* _The problem_
Word for word, restate every line of the listing that follows.

[Begin Material provided]

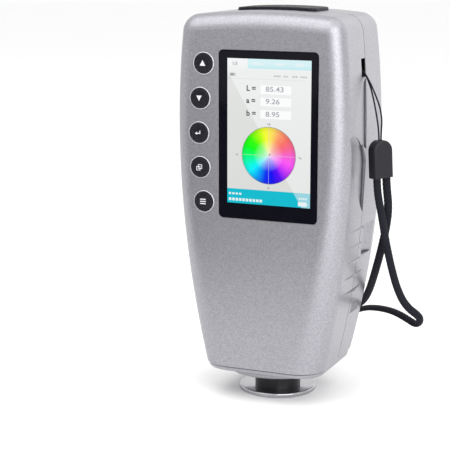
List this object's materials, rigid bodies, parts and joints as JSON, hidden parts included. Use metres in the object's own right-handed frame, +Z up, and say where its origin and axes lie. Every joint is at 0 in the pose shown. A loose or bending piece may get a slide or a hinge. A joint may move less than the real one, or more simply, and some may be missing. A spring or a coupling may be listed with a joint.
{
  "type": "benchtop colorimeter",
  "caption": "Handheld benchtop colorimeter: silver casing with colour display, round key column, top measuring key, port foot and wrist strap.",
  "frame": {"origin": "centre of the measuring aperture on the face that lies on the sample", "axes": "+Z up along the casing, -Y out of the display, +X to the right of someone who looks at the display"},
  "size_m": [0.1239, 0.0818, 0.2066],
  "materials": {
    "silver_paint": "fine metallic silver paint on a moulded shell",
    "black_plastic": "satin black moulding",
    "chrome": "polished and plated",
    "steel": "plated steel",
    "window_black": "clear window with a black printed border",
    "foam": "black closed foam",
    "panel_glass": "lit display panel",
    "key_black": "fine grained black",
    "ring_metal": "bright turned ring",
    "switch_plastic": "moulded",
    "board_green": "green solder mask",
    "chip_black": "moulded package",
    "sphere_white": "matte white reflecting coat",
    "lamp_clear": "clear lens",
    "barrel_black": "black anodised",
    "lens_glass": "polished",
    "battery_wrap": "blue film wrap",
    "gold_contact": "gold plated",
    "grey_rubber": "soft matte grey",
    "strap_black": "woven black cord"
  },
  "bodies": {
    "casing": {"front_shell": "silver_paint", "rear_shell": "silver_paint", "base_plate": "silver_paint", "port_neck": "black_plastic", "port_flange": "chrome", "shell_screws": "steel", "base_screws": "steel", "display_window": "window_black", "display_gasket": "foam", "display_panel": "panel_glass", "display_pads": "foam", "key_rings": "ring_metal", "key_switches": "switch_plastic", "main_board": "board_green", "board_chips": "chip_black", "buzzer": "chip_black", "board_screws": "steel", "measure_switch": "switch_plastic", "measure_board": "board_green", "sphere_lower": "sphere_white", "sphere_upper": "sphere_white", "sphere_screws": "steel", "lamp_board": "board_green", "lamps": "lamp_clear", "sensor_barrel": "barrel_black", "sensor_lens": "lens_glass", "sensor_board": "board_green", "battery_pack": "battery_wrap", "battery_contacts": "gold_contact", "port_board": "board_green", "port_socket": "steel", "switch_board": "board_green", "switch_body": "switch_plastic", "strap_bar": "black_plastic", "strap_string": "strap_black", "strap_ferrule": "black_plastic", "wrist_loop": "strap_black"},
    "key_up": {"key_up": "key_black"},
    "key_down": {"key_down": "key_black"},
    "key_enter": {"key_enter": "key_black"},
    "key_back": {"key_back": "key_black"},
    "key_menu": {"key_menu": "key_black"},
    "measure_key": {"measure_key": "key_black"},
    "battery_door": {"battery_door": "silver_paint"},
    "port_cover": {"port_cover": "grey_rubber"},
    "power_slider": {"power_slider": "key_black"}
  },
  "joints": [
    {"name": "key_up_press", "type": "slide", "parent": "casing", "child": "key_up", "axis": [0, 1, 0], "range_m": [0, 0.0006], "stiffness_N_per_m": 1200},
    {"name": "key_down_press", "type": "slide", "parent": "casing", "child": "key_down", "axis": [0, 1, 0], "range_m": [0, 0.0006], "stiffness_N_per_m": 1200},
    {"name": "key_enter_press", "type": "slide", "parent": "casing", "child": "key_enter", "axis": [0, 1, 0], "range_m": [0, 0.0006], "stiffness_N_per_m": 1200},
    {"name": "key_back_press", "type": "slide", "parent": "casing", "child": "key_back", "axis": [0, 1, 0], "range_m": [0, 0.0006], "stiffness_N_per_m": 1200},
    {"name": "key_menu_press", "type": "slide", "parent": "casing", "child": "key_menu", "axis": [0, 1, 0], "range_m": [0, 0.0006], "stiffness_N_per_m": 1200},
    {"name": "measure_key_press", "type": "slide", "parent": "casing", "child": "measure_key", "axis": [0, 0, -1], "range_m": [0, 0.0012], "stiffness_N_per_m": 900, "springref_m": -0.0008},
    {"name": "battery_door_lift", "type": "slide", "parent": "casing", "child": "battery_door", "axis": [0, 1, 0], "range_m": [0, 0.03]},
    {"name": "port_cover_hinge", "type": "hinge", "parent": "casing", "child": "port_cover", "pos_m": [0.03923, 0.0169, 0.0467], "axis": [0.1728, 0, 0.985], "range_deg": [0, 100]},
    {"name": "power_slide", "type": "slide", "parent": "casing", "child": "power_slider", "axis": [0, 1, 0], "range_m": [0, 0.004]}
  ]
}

[End Material provided]

* _Written answer_
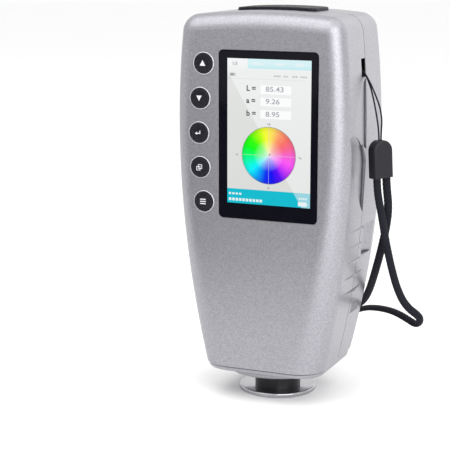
List this object's materials, rigid bodies, parts and joints as JSON, hidden parts included. Use metres in the object's own right-handed frame, +Z up, and say where its origin and axes lie. Every joint is at 0 in the pose shown. A loose or bending piece may get a slide or a hinge. A joint may move less than the real one, or more simply, and some may be missing. A spring or a coupling may be listed with a joint.
{
  "type": "benchtop colorimeter",
  "caption": "Handheld benchtop colorimeter: silver casing with colour display, round key column, top measuring key, port foot and wrist strap.",
  "frame": {"origin": "centre of the measuring aperture on the face that lies on the sample", "axes": "+Z up along the casing, -Y out of the display, +X to the right of someone who looks at the display"},
  "size_m": [0.1239, 0.0818, 0.2066],
  "materials": {
    "silver_paint": "fine metallic silver paint on a moulded shell",
    "black_plastic": "satin black moulding",
    "chrome": "polished and plated",
    "steel": "plated steel",
    "window_black": "clear window with a black printed border",
    "foam": "black closed foam",
    "panel_glass": "lit display panel",
    "key_black": "fine grained black",
    "ring_metal": "bright turned ring",
    "switch_plastic": "moulded",
    "board_green": "green solder mask",
    "chip_black": "moulded package",
    "sphere_white": "matte white reflecting coat",
    "lamp_clear": "clear lens",
    "barrel_black": "black anodised",
    "lens_glass": "polished",
    "battery_wrap": "blue film wrap",
    "gold_contact": "gold plated",
    "grey_rubber": "soft matte grey",
    "strap_black": "woven black cord"
  },
  "bodies": {
    "casing": {"front_shell": "silver_paint", "rear_shell": "silver_paint", "base_plate": "silver_paint", "port_neck": "black_plastic", "port_flange": "chrome", "shell_screws": "steel", "base_screws": "steel", "display_window": "window_black", "display_gasket": "foam", "display_panel": "panel_glass", "display_pads": "foam", "key_rings": "ring_metal", "key_switches": "switch_plastic", "main_board": "board_green", "board_chips": "chip_black", "buzzer": "chip_black", "board_screws": "steel", "measure_switch": "switch_plastic", "measure_board": "board_green", "sphere_lower": "sphere_white", "sphere_upper": "sphere_white", "sphere_screws": "steel", "lamp_board": "board_green", "lamps": "lamp_clear", "sensor_barrel": "barrel_black", "sensor_lens": "lens_glass", "sensor_board": "board_green", "battery_pack": "battery_wrap", "battery_contacts": "gold_contact", "port_board": "board_green", "port_socket": "steel", "switch_board": "board_green", "switch_body": "switch_plastic", "strap_bar": "black_plastic", "strap_string": "strap_black", "strap_ferrule": "black_plastic", "wrist_loop": "strap_black"},
    "key_up": {"key_up": "key_black"},
    "key_down": {"key_down": "key_black"},
    "key_enter": {"key_enter": "key_black"},
    "key_back": {"key_back": "key_black"},
    "key_menu": {"key_menu": "key_black"},
    "measure_key": {"measure_key": "key_black"},
    "battery_door": {"battery_door": "silver_paint"},
    "port_cover": {"port_cover": "grey_rubber"},
    "power_slider": {"power_slider": "key_black"}
  },
  "joints": [
    {"name": "key_up_press", "type": "slide", "parent": "casing", "child": "key_up", "axis": [0, 1, 0], "range_m": [0, 0.0006], "stiffness_N_per_m": 1200},
    {"name": "key_down_press", "type": "slide", "parent": "casing", "child": "key_down", "axis": [0, 1, 0], "range_m": [0, 0.0006], "stiffness_N_per_m": 1200},
    {"name": "key_enter_press", "type": "slide", "parent": "casing", "child": "key_enter", "axis": [0, 1, 0], "range_m": [0, 0.0006], "stiffness_N_per_m": 1200},
    {"name": "key_back_press", "type": "slide", "parent": "casing", "child": "key_back", "axis": [0, 1, 0], "range_m": [0, 0.0006], "stiffness_N_per_m": 1200},
    {"name": "key_menu_press", "type": "slide", "parent": "casing", "child": "key_menu", "axis": [0, 1, 0], "range_m": [0, 0.0006], "stiffness_N_per_m": 1200},
    {"name": "measure_key_press", "type": "slide", "parent": "casing", "child": "measure_key", "axis": [0, 0, -1], "range_m": [0, 0.0012], "stiffness_N_per_m": 900, "springref_m": -0.0008},
    {"name": "battery_door_lift", "type": "slide", "parent": "casing", "child": "battery_door", "axis": [0, 1, 0], "range_m": [0, 0.03]},
    {"name": "port_cover_hinge", "type": "hinge", "parent": "casing", "child": "port_cover", "pos_m": [0.03923, 0.0169, 0.0467], "axis": [0.1728, 0, 0.985], "range_deg": [0, 100]},
    {"name": "power_slide", "type": "slide", "parent": "casing", "child": "power_slider", "axis": [0, 1, 0], "range_m": [0, 0.004]}
  ]
}